Joseph Rotblat, for many years Secretary-General of the Pugwash, personally resolved this dilemma, even before the first atomic bomb test at Los Alamos, by resigning from the Manhattan Project in 1944 after it became clear that Germany was not going to develop an atomic bomb. Rotblat was serving mankind. Oppenheimer was serving his country.
Are there any lessons from this period in history that are relevant to today?
KB: This nuclear nightmare recurs constantly – there may have been some periods when we’ve been able to relax from it, but it comes back. Almost every day now, there’s some statement from a Russian official saying, “Well, we could go nuclear…”
I lived in a nuclear-free world for two years, but it won’t be long before nobody will be able to say that.
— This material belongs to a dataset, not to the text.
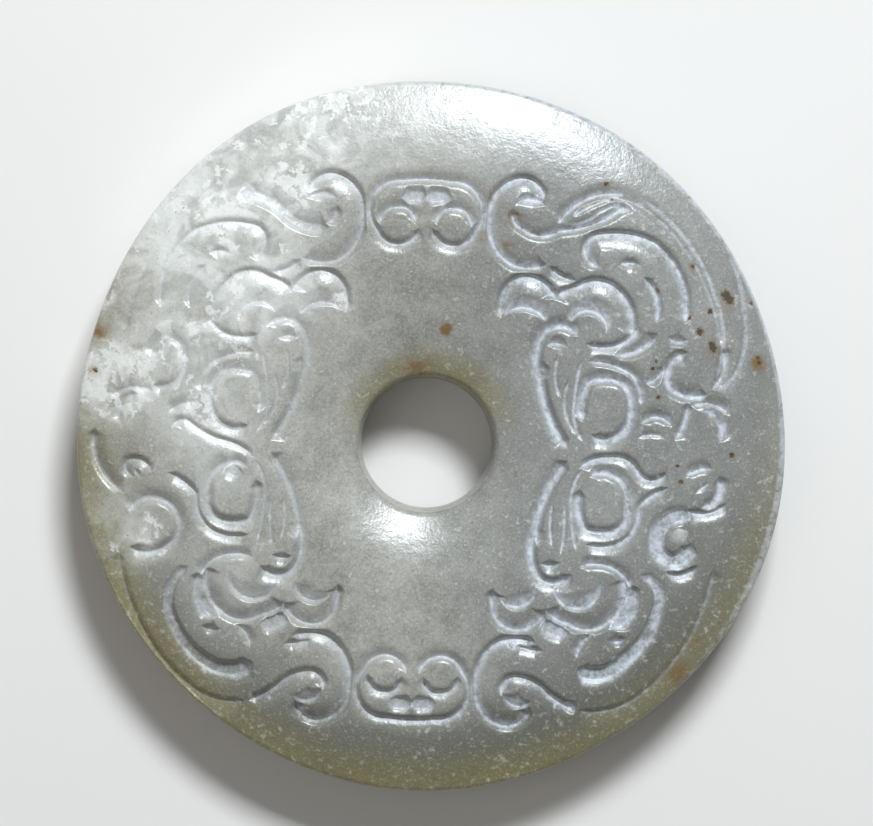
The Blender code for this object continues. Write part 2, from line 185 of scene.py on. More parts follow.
ONLY = {
    "top_right": (
        ("groove", (7.4, 20.7), (7.3, 19.7), (8.1, 18.9), (9.6, 18.3), (11.2, 18.8), (13.5, 19.2),
         (16.9, 21.3)),
        ("line", (11.3, 19.4), (12.8, 19.4), (14.5, 20.45), (15.8, 21.05), (17.0, 21.6)),
        ("line", (12.2, 19.9), (13.9, 21.0), (15.7, 21.6)),
        ("groove", (11.0, 19.2), (13.6, 21.6), (16.8, 21.9)),
        ("dish", (15.7, 20.8), (16.4, 20.9), (17.2, 20.55)),
        ("soft", (18.0, 21.6), (20.8, 19.5), (22.9, 16.9), (24.3, 14.2), (25.1, 11.6), (25.3, 9.2),
         (24.7, 6.3)),
        ("soft", (25.5, 17.5), (26.5, 15.0), (27.0, 12.5), (27.2, 10.3), (26.8, 8.1), (25.9, 6.5),
         (24.7, 5.6)),
        ("band", (15.9, 8.6), (18.0, 8.9), (19.8, 10.6)),
        ("groove", (20.5, 10.4), (21.4, 9.75), (22.4, 10.1)),
        ("groove", (18.6, 6.2), (19.4, 6.4), (20.4, 8.0)),
        ("band", (22.5, 8.9), (20.8, 7.8), (20.9, 5.9), (22.4, 5.2), (24.3, 5.5)),
        ("groove", (25.0, 9.6), (25.4, 7.6), (24.3, 5.8)),
        ("groove", (18.5, 2.6), (19.6, 3.4), (21.2, 2.5)),
        ("line", (18.1, 1.45), (19.3, 1.9), (20.8, 1.5)),
        ("groove", (22.4, 5.0), (22.2, 3.1), (21.3, 1.4)),
    ),
    "top_left": (
        ("groove", (7.6, 20.6), (7.6, 19.5), (8.6, 18.85)),
        ("slope", (8.0, 18.6), (10.1, 18.6), (12.0, 19.8), (13.8, 20.8), (15.9, 21.2)),
        ("groove", (13.0, 20.9), (14.6, 21.6), (15.1, 22.4)),
        ("band", (22.8, 4.8), (21.0, 5.0), (19.9, 6.9), (20.4, 8.5), (21.5, 8.95), (22.4, 8.3),
         (22.8, 7.0)),
        ("groove", (18.6, 3.5), (20.1, 3.35), (21.3, 2.4)),
        ("groove", (20.9, 1.2), (20.4, 1.9), (19.5, 2.0), (18.4, 1.2), (16.9, 0.5), (15.2, 0.0),
         (13.8, -1.0)),
    ),
    "low_right": (
        ("horn", (13.7, 18.0), (15.8, 18.4), (17.7, 17.2), (19.5, 15.2), (20.4, 12.7), (20.2, 10.9),
         (18.7, 9.9)),
        ("floor", (23.2, 5.1), (21.2, 5.2), (20.2, 7.0), (20.7, 8.3), (21.8, 8.7), (22.7, 8.1),
         (23.1, 7.0)),
        ("groove", (20.8, 9.5), (22.4, 9.9), (23.8, 8.9)),
        ("dish", (12.8, 20.9), (13.3, 21.3), (13.7, 21.9)),
        ("band", (23.6, 4.1), (25.2, 3.1), (25.1, 1.3)),
        ("groove", (24.9, 0.95), (23.5, 0.95), (22.3, 1.7)),
        ("groove", (22.4, 4.25), (24.2, 4.65), (26.2, 3.5)),
        ("groove", (13.4, 1.2), (14.6, 0.35), (16.1, 0.1), (17.5, 0.3), (18.4, 1.2), (19.4, 1.95),
         (20.9, 1.0)),
    ),
    "low_left": (
        ("horn", (13.4, 18.2), (15.2, 18.9), (17.2, 18.5), (19.4, 16.6), (20.7, 13.9), (20.3, 11.6),
         (19.0, 10.2)),
        ("band", (24.3, 6.1), (23.0, 4.7), (21.4, 4.8), (20.0, 6.6), (20.8, 8.5), (22.4, 9.2),
         (24.3, 8.8)),
        ("band", (27.4, -1.2), (26.9, 2.2), (24.7, 4.3)),
        ("groove", (22.4, 2.6), (23.4, 1.5), (24.6, 1.6), (24.5, 2.6), (23.6, 2.9)),
        ("floor", (14.6, 2.4), (15.6, 2.1), (16.5, 1.5)),
    ),
}

# The scroll at the top and at the bottom, which crosses the middle line
SCROLL = (
    ("groove", (-0.5, 18.9), (-2.1, 17.3), (-4.1, 18.5), (-4.3, 21.6), (-2.0, 22.65), (0.0, 22.8),
     (2.0, 22.65), (4.3, 21.6), (4.1, 18.5), (2.1, 17.3), (0.5, 18.9)),
)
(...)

A video just came to light a few days ago that illustrates why Russell was so impelled to fight the threat of nuclear war. In it, he says, “I can’t bear the thought of many hundreds of millions of people dying in agony only and solely because the rulers of the world are stupid and wicked. I can’t bear it.” And thus he took action. He was an atheist, and he didn’t believe in objective morality, but he was driven to action.
AB: Publicity about Oppenheimer and the early history of the atomic bomb is always salutary. Until now, when the issue is suddenly back on the agenda as a result of the conflict in Ukraine, there’s a sense that the large numbers of nuclear weapons all over the world, principally belonging to old superpowers, have been forgotten.
Whether by reading Russell — including some of his more apocalyptic statements about the existential threats to humanity — or examining the life of Robert Oppenheimer and the history of the Manhattan Project, anything that provides a reminder of the awesome and terrible power of these weapons is useful.